**What you are asked to do:** Reproduce all entries word for word.

**Records to process:**
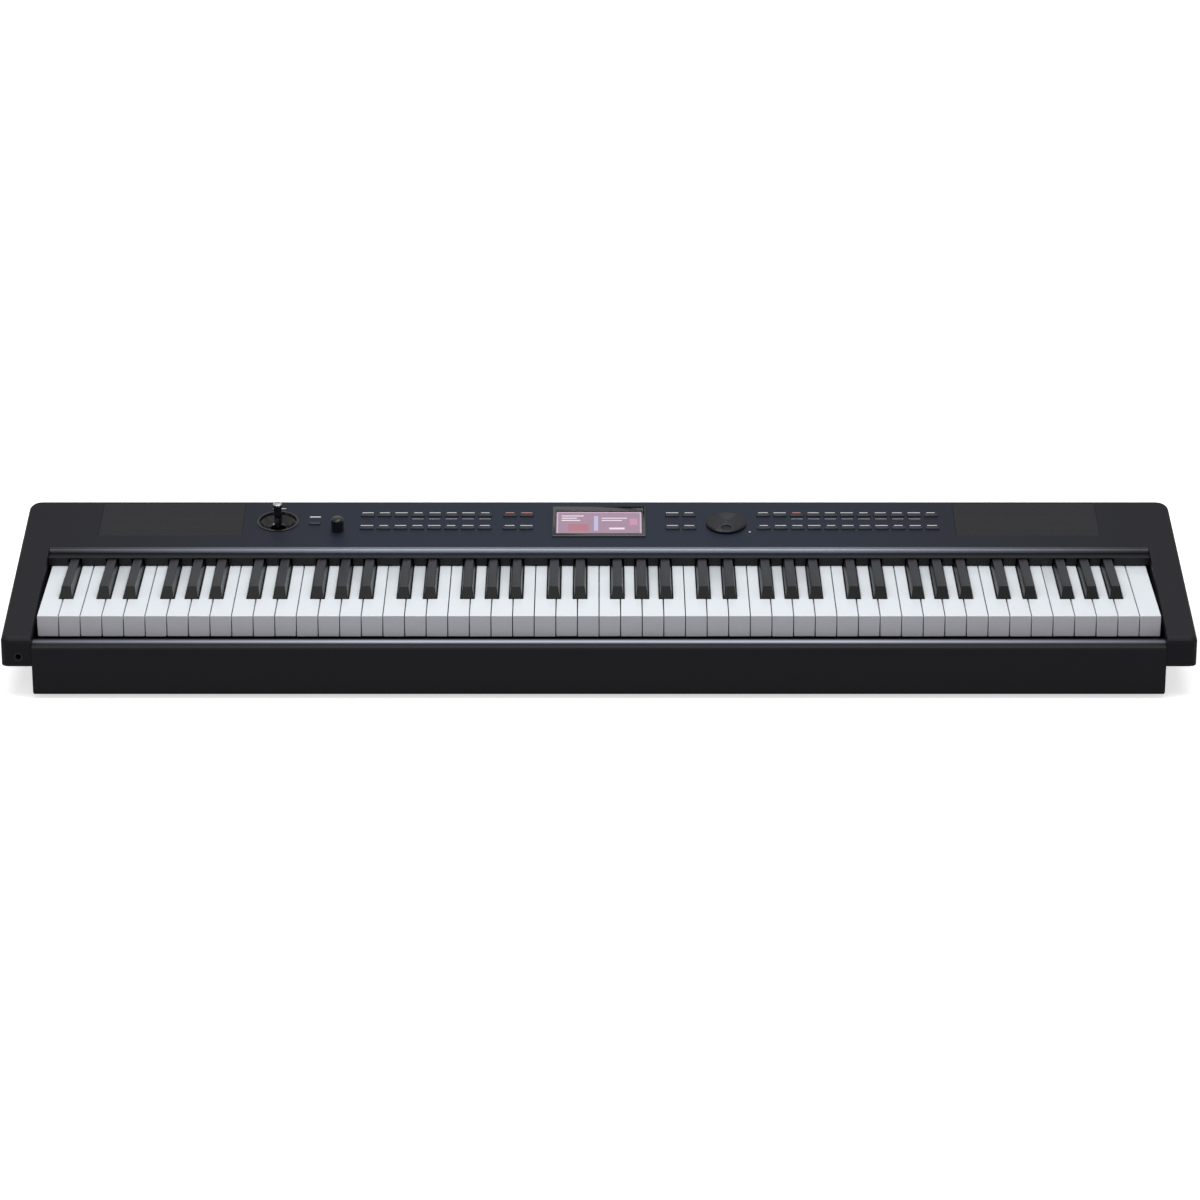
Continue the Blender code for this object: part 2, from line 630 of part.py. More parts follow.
def sharp_solid(bm, x):
    """A black key: upright below the white tops, drawn in and sloped at the front above them."""
    front, rear = KEY_Y + SHARP_SETBACK, KEY_Y + KEY_BODY
    verts = add_box(bm, (x - SHARP_WIDTH / 2, front, KEY_Z - SHARP_DROP), (x + SHARP_WIDTH / 2, rear, KEY_Z))
    roof = [face for face in {f for v in verts for f in v.link_faces} if face.normal.z > 0.5]
    raised = bmesh.ops.extrude_face_region(bm, geom=roof)["geom"]
    fall = (SHARP_RISE - SHARP_REAR_RISE) / (KEY_SHOWN - SHARP_SETBACK - SHARP_NOSE)
    for vert in (item for item in raised if isinstance(item, bmesh.types.BMVert)):
        vert.co.x = x + (vert.co.x - x) * SHARP_TOP_WIDTH / SHARP_WIDTH
        if vert.co.y < (front + rear) / 2:
            vert.co.y = front + SHARP_NOSE
        vert.co.z = KEY_Z + SHARP_RISE - fall * (vert.co.y - front - SHARP_NOSE)
    bmesh.ops.delete(bm, geom=roof, context="FACES")


def sharp_moulding(name, middles, layer, span):
    bm = bmesh.new()
    for x in middles:
        sharp_solid(bm, x)
    bm.normal_update()
    hollow_half = SHARP_TOP_WIDTH / 2 - KEY_WALL / 2
    hollows = [((x - hollow_half, KEY_Y + SHARP_SETBACK + SHARP_NOSE, KEY_Z - SHARP_DROP - KEY_WALL),
                (x + hollow_half, KEY_Y + KEY_BODY - 2 * KEY_WALL, KEY_Z + SHARP_RISE / 3)) for x in middles]
    return moulding(name, BLACK_KEY, finished(bm), hollows, middles, layer, span)


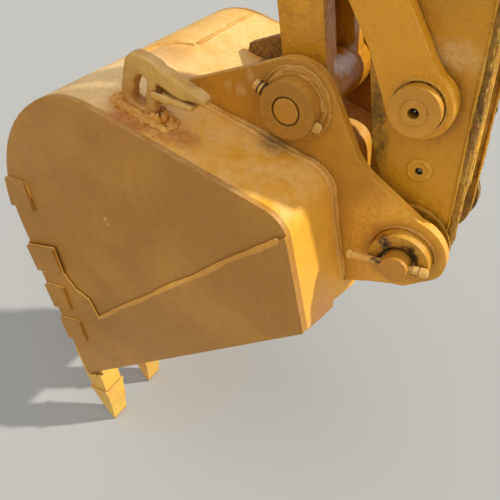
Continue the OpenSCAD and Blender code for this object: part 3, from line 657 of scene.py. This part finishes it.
# Earth baked on in the gutter: dark and rough, with crumbs of paint showing.
finishes["crust_enamel"] = enamel(
    "dirt caked on enamel", "#A8761C", "#3A240A", rub="#FFD450", chips=1.0, gloss=0.6, bump=2.0,
    mottle=0.9, grime=0.9)
# The plate between the gutters: bright paint with bands of dirt.
finishes["back_enamel"] = enamel(
    "crusted enamel on the back plate", "#F4B828", "#D89A1E", rub="#FFD450", chips=1.0, gloss=0.5,
    bump=1.6, mottle=0.8, spots=back_spots)
# Thick plate, sprayed again not long ago: glossy, with a pale line at every edge.
finishes["link_enamel"] = enamel(
    "thick glossy alkyd enamel", "#E9A224", "#DA961E", dust="#F2BC48", dust_amount=0.2,
    rub="#FFD75C", rub_amount=0.8, gloss=0.26, bump=1.0, mottle=0.1, spots=link_spots)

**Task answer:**
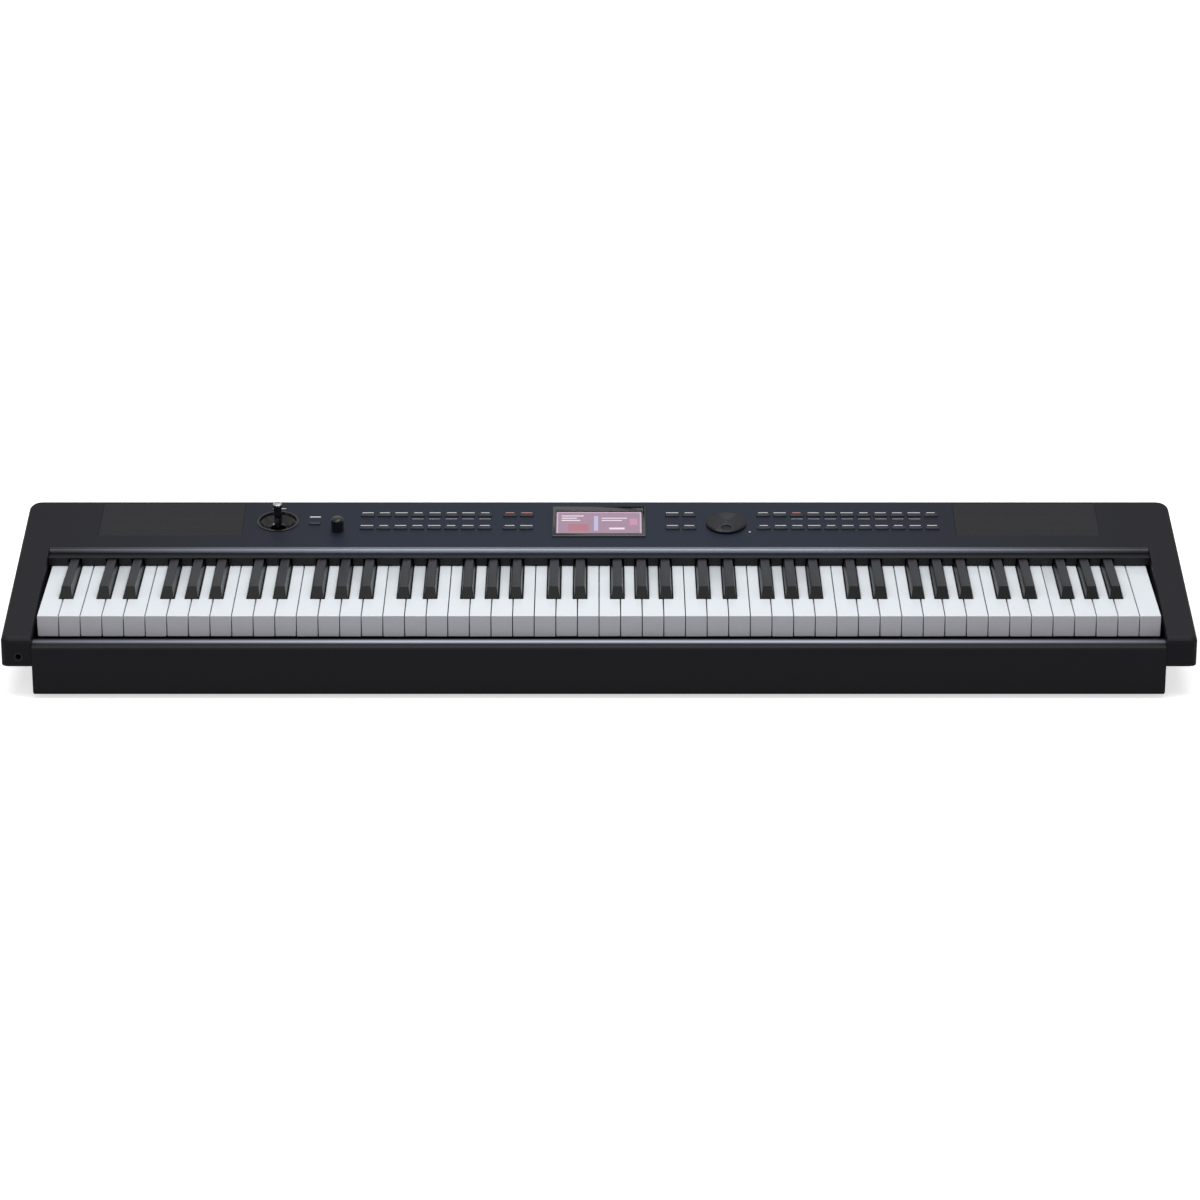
Continue the Blender code for this object: part 2, from line 630 of part.py. More parts follow.
def sharp_solid(bm, x):
    """A black key: upright below the white tops, drawn in and sloped at the front above them."""
    front, rear = KEY_Y + SHARP_SETBACK, KEY_Y + KEY_BODY
    verts = add_box(bm, (x - SHARP_WIDTH / 2, front, KEY_Z - SHARP_DROP), (x + SHARP_WIDTH / 2, rear, KEY_Z))
    roof = [face for face in {f for v in verts for f in v.link_faces} if face.normal.z > 0.5]
    raised = bmesh.ops.extrude_face_region(bm, geom=roof)["geom"]
    fall = (SHARP_RISE - SHARP_REAR_RISE) / (KEY_SHOWN - SHARP_SETBACK - SHARP_NOSE)
    for vert in (item for item in raised if isinstance(item, bmesh.types.BMVert)):
        vert.co.x = x + (vert.co.x - x) * SHARP_TOP_WIDTH / SHARP_WIDTH
        if vert.co.y < (front + rear) / 2:
            vert.co.y = front + SHARP_NOSE
        vert.co.z = KEY_Z + SHARP_RISE - fall * (vert.co.y - front - SHARP_NOSE)
    bmesh.ops.delete(bm, geom=roof, context="FACES")


def sharp_moulding(name, middles, layer, span):
    bm = bmesh.new()
    for x in middles:
        sharp_solid(bm, x)
    bm.normal_update()
    hollow_half = SHARP_TOP_WIDTH / 2 - KEY_WALL / 2
    hollows = [((x - hollow_half, KEY_Y + SHARP_SETBACK + SHARP_NOSE, KEY_Z - SHARP_DROP - KEY_WALL),
                (x + hollow_half, KEY_Y + KEY_BODY - 2 * KEY_WALL, KEY_Z + SHARP_RISE / 3)) for x in middles]
    return moulding(name, BLACK_KEY, finished(bm), hollows, middles, layer, span)


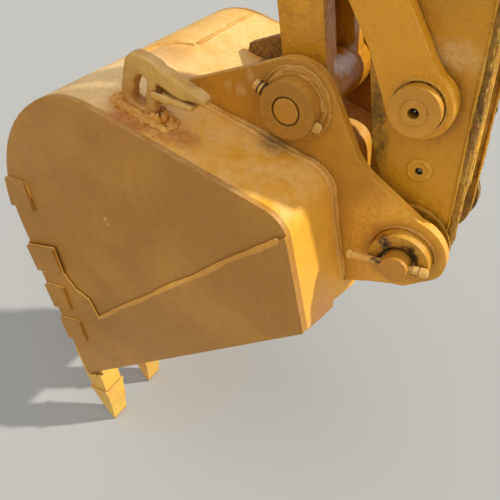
Continue the OpenSCAD and Blender code for this object: part 3, from line 657 of scene.py. This part finishes it.
# Earth baked on in the gutter: dark and rough, with crumbs of paint showing.
finishes["crust_enamel"] = enamel(
    "dirt caked on enamel", "#A8761C", "#3A240A", rub="#FFD450", chips=1.0, gloss=0.6, bump=2.0,
    mottle=0.9, grime=0.9)
# The plate between the gutters: bright paint with bands of dirt.
finishes["back_enamel"] = enamel(
    "crusted enamel on the back plate", "#F4B828", "#D89A1E", rub="#FFD450", chips=1.0, gloss=0.5,
    bump=1.6, mottle=0.8, spots=back_spots)
# Thick plate, sprayed again not long ago: glossy, with a pale line at every edge.
finishes["link_enamel"] = enamel(
    "thick glossy alkyd enamel", "#E9A224", "#DA961E", dust="#F2BC48", dust_amount=0.2,
    rub="#FFD75C", rub_amount=0.8, gloss=0.26, bump=1.0, mottle=0.1, spots=link_spots)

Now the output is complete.